• REQUIREMENTS: The listing below should be written out exactly; please include all of it.
◇ ◇ ◇ ◇ ◇
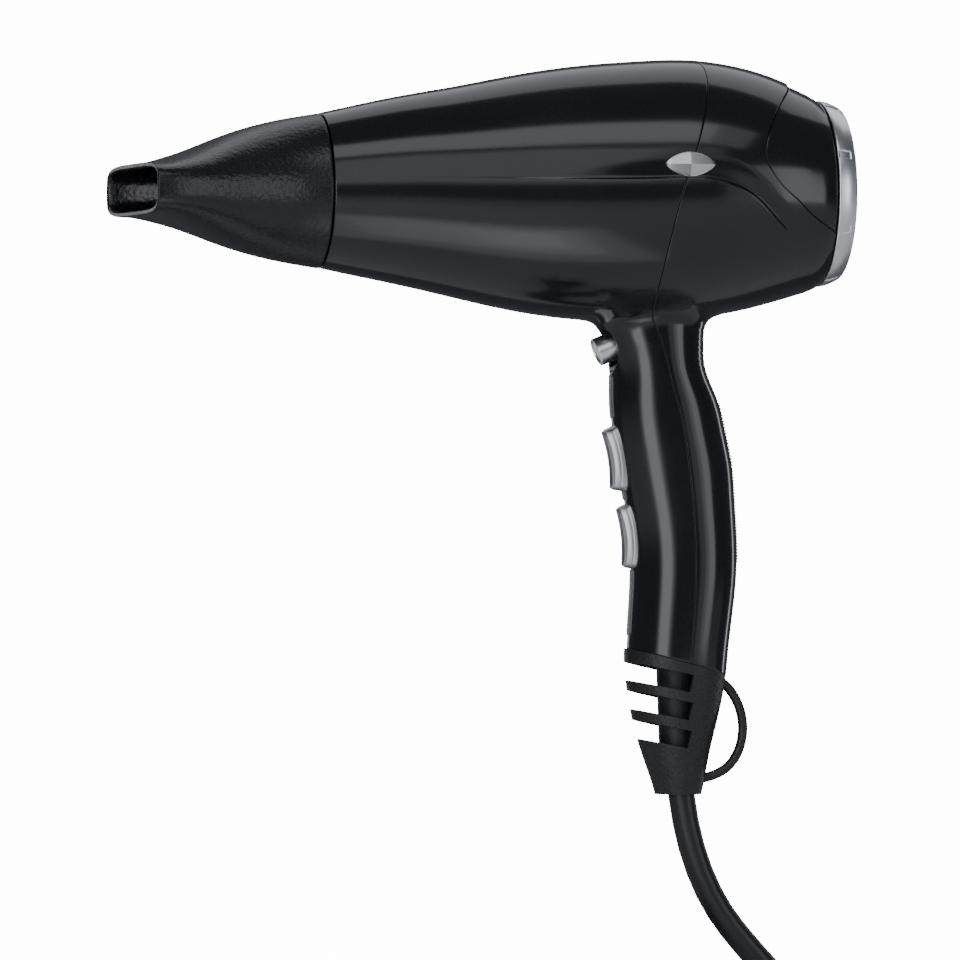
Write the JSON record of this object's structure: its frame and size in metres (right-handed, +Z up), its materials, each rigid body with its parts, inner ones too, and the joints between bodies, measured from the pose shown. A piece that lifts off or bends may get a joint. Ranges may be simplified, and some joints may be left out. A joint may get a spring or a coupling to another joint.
{
  "type": "hair dryer",
  "caption": "Hand-held hair dryer with a flat concentrator nozzle, curved handle with rocker switches and a cool button, removable rear filter ring, hanging loop and mains cord.",
  "frame": {"origin": "middle of the grip, inside the handle, 88 mm below the barrel axis", "axes": "-X towards the nozzle along the barrel, +Z up from the handle to the barrel, +Y across"},
  "size_m": [0.2356, 0.1805, 0.3013],
  "materials": {
    "gloss_black": "high gloss",
    "satin_black": "satin, fine texture",
    "panel_grey": "satin",
    "silver_paint": "satin silver",
    "ring_aluminium": "satin",
    "soft_black": "matte",
    "cord_black": "smooth, slightly shiny",
    "wire_sheath": "smooth",
    "spring_steel": "bright",
    "grille_steel": "satin",
    "switch_plastic": "matte",
    "mica": "mica sheet",
    "heater_wire": "nickel chromium wire",
    "thermostat_metal": "plain",
    "motor_steel": "zinc plated",
    "magnet": "sintered ferrite",
    "armature": "laminations and copper",
    "circuit_board": "board with diodes",
    "plug_pin_metal": "nickel plated"
  },
  "bodies": {
    "housing": {"front_housing": "gloss_black", "rear_housing": "gloss_black", "rear_cap": "gloss_black", "switch_carrier": "satin_black", "plug_body": "satin_black", "switch_panel": "panel_grey", "side_badges": "silver_paint", "grip_insert": "soft_black", "cord_boot": "soft_black", "hanging_loop": "soft_black", "strain_relief": "soft_black", "plug_relief": "soft_black", "cord_lead": "cord_black", "cord_coil": "cord_black", "cord_entry": "cord_black", "power_wires": "wire_sheath", "cold_shot_spring": "spring_steel", "housing_screw": "spring_steel", "clamp_screws": "spring_steel", "outlet_grille": "grille_steel", "speed_switch": "switch_plastic", "heat_switch": "switch_plastic", "cold_shot_switch": "switch_plastic", "cord_clamp": "switch_plastic", "fan_duct": "switch_plastic", "mica_sleeve": "mica", "mica_boards": "mica", "heater_windings": "heater_wire", "thermostat": "thermostat_metal", "thermal_fuse": "thermostat_metal", "motor_can": "motor_steel", "motor_end_cap": "motor_steel", "motor_magnets": "magnet", "rectifier_board": "circuit_board", "plug_pins": "plug_pin_metal"},
    "snap_ring": {"nozzle_snap_ring": "spring_steel"},
    "nozzle": {"nozzle_shell": "satin_black"},
    "speed_rocker": {"speed_rocker": "silver_paint"},
    "heat_rocker": {"heat_rocker": "silver_paint"},
    "speed_slider": {"speed_slider": "satin_black"},
    "heat_slider": {"heat_slider": "satin_black"},
    "cold_shot": {"cold_shot_button": "silver_paint"},
    "rotor": {"motor_shaft": "spring_steel", "motor_armature": "armature", "fan_impeller": "switch_plastic"},
    "filter": {"filter_frame": "satin_black", "filter_mesh": "grille_steel"},
    "inlet": {"inlet_ring": "ring_aluminium", "inlet_grille": "satin_black"}
  },
  "joints": [
    {"name": "nozzle_pull", "type": "slide", "parent": "housing", "child": "snap_ring", "axis": [-1, 0, 0], "range_m": [0, 0.025]},
    {"name": "nozzle_spin", "type": "hinge", "parent": "snap_ring", "child": "nozzle", "pos_m": [-0.1, 0, 0.088], "axis": [1, 0, 0], "continuous": true},
    {"name": "speed_rocker_tilt", "type": "hinge", "parent": "housing", "child": "speed_rocker", "pos_m": [-0.009, 0, 0.011], "axis": [0, 1, 0], "range_deg": [-8, 8]},
    {"name": "heat_rocker_tilt", "type": "hinge", "parent": "housing", "child": "heat_rocker", "pos_m": [-0.005, 0, -0.0122], "axis": [0, 1, 0], "range_deg": [-8, 8]},
    {"name": "speed_slider_travel", "type": "slide", "parent": "housing", "child": "speed_slider", "axis": [0, 0, 1], "range_m": [-0.00065, 0.00065]},
    {"name": "heat_slider_travel", "type": "slide", "parent": "housing", "child": "heat_slider", "axis": [0, 0, 1], "range_m": [-0.00065, 0.00065]},
    {"name": "cold_shot_press", "type": "slide", "parent": "housing", "child": "cold_shot", "axis": [0.9272, 0, 0.3746], "range_m": [0, 0.002], "stiffness_N_per_m": 900, "springref_m": -0.001, "deforming": ["cold_shot_spring"]},
    {"name": "fan_spin", "type": "hinge", "parent": "housing", "child": "rotor", "pos_m": [0, 0, 0.088], "axis": [1, 0, 0], "continuous": true},
    {"name": "filter_pull", "type": "slide", "parent": "housing", "child": "filter", "axis": [1, 0, 0], "range_m": [0, 0.015]},
    {"name": "inlet_ring_twist", "type": "hinge", "parent": "filter", "child": "inlet", "pos_m": [0.047, 0, 0.088], "axis": [1, 0, 0], "range_deg": [0, 20]}
  ],
  "couplings": [
    {"joint": "speed_slider_travel", "follows": "speed_rocker_tilt", "m_per_rad": -0.0046},
    {"joint": "heat_slider_travel", "follows": "heat_rocker_tilt", "m_per_rad": -0.0046}
  ]
}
◇ ◇ ◇ ◇ ◇
• EXPECTED OUTPUT:
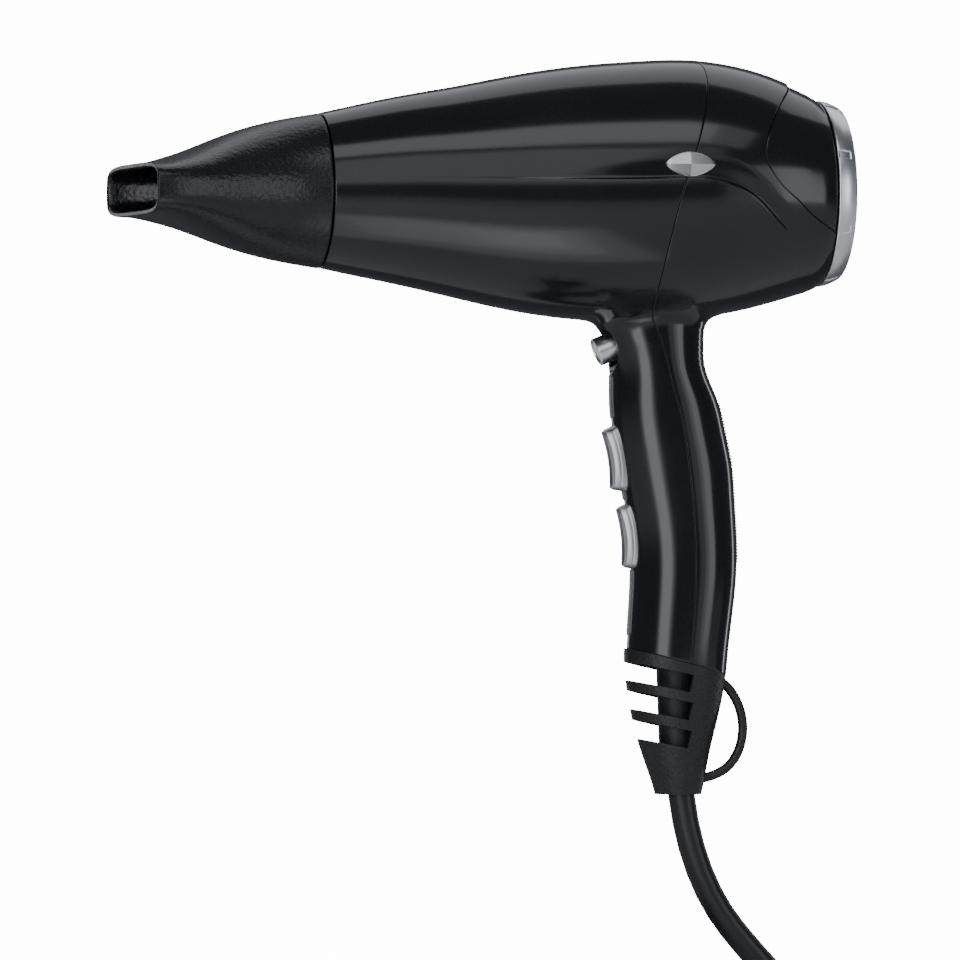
Write the JSON record of this object's structure: its frame and size in metres (right-handed, +Z up), its materials, each rigid body with its parts, inner ones too, and the joints between bodies, measured from the pose shown. A piece that lifts off or bends may get a joint. Ranges may be simplified, and some joints may be left out. A joint may get a spring or a coupling to another joint.
{
  "type": "hair dryer",
  "caption": "Hand-held hair dryer with a flat concentrator nozzle, curved handle with rocker switches and a cool button, removable rear filter ring, hanging loop and mains cord.",
  "frame": {"origin": "middle of the grip, inside the handle, 88 mm below the barrel axis", "axes": "-X towards the nozzle along the barrel, +Z up from the handle to the barrel, +Y across"},
  "size_m": [0.2356, 0.1805, 0.3013],
  "materials": {
    "gloss_black": "high gloss",
    "satin_black": "satin, fine texture",
    "panel_grey": "satin",
    "silver_paint": "satin silver",
    "ring_aluminium": "satin",
    "soft_black": "matte",
    "cord_black": "smooth, slightly shiny",
    "wire_sheath": "smooth",
    "spring_steel": "bright",
    "grille_steel": "satin",
    "switch_plastic": "matte",
    "mica": "mica sheet",
    "heater_wire": "nickel chromium wire",
    "thermostat_metal": "plain",
    "motor_steel": "zinc plated",
    "magnet": "sintered ferrite",
    "armature": "laminations and copper",
    "circuit_board": "board with diodes",
    "plug_pin_metal": "nickel plated"
  },
  "bodies": {
    "housing": {"front_housing": "gloss_black", "rear_housing": "gloss_black", "rear_cap": "gloss_black", "switch_carrier": "satin_black", "plug_body": "satin_black", "switch_panel": "panel_grey", "side_badges": "silver_paint", "grip_insert": "soft_black", "cord_boot": "soft_black", "hanging_loop": "soft_black", "strain_relief": "soft_black", "plug_relief": "soft_black", "cord_lead": "cord_black", "cord_coil": "cord_black", "cord_entry": "cord_black", "power_wires": "wire_sheath", "cold_shot_spring": "spring_steel", "housing_screw": "spring_steel", "clamp_screws": "spring_steel", "outlet_grille": "grille_steel", "speed_switch": "switch_plastic", "heat_switch": "switch_plastic", "cold_shot_switch": "switch_plastic", "cord_clamp": "switch_plastic", "fan_duct": "switch_plastic", "mica_sleeve": "mica", "mica_boards": "mica", "heater_windings": "heater_wire", "thermostat": "thermostat_metal", "thermal_fuse": "thermostat_metal", "motor_can": "motor_steel", "motor_end_cap": "motor_steel", "motor_magnets": "magnet", "rectifier_board": "circuit_board", "plug_pins": "plug_pin_metal"},
    "snap_ring": {"nozzle_snap_ring": "spring_steel"},
    "nozzle": {"nozzle_shell": "satin_black"},
    "speed_rocker": {"speed_rocker": "silver_paint"},
    "heat_rocker": {"heat_rocker": "silver_paint"},
    "speed_slider": {"speed_slider": "satin_black"},
    "heat_slider": {"heat_slider": "satin_black"},
    "cold_shot": {"cold_shot_button": "silver_paint"},
    "rotor": {"motor_shaft": "spring_steel", "motor_armature": "armature", "fan_impeller": "switch_plastic"},
    "filter": {"filter_frame": "satin_black", "filter_mesh": "grille_steel"},
    "inlet": {"inlet_ring": "ring_aluminium", "inlet_grille": "satin_black"}
  },
  "joints": [
    {"name": "nozzle_pull", "type": "slide", "parent": "housing", "child": "snap_ring", "axis": [-1, 0, 0], "range_m": [0, 0.025]},
    {"name": "nozzle_spin", "type": "hinge", "parent": "snap_ring", "child": "nozzle", "pos_m": [-0.1, 0, 0.088], "axis": [1, 0, 0], "continuous": true},
    {"name": "speed_rocker_tilt", "type": "hinge", "parent": "housing", "child": "speed_rocker", "pos_m": [-0.009, 0, 0.011], "axis": [0, 1, 0], "range_deg": [-8, 8]},
    {"name": "heat_rocker_tilt", "type": "hinge", "parent": "housing", "child": "heat_rocker", "pos_m": [-0.005, 0, -0.0122], "axis": [0, 1, 0], "range_deg": [-8, 8]},
    {"name": "speed_slider_travel", "type": "slide", "parent": "housing", "child": "speed_slider", "axis": [0, 0, 1], "range_m": [-0.00065, 0.00065]},
    {"name": "heat_slider_travel", "type": "slide", "parent": "housing", "child": "heat_slider", "axis": [0, 0, 1], "range_m": [-0.00065, 0.00065]},
    {"name": "cold_shot_press", "type": "slide", "parent": "housing", "child": "cold_shot", "axis": [0.9272, 0, 0.3746], "range_m": [0, 0.002], "stiffness_N_per_m": 900, "springref_m": -0.001, "deforming": ["cold_shot_spring"]},
    {"name": "fan_spin", "type": "hinge", "parent": "housing", "child": "rotor", "pos_m": [0, 0, 0.088], "axis": [1, 0, 0], "continuous": true},
    {"name": "filter_pull", "type": "slide", "parent": "housing", "child": "filter", "axis": [1, 0, 0], "range_m": [0, 0.015]},
    {"name": "inlet_ring_twist", "type": "hinge", "parent": "filter", "child": "inlet", "pos_m": [0.047, 0, 0.088], "axis": [1, 0, 0], "range_deg": [0, 20]}
  ],
  "couplings": [
    {"joint": "speed_slider_travel", "follows": "speed_rocker_tilt", "m_per_rad": -0.0046},
    {"joint": "heat_slider_travel", "follows": "heat_rocker_tilt", "m_per_rad": -0.0046}
  ]
}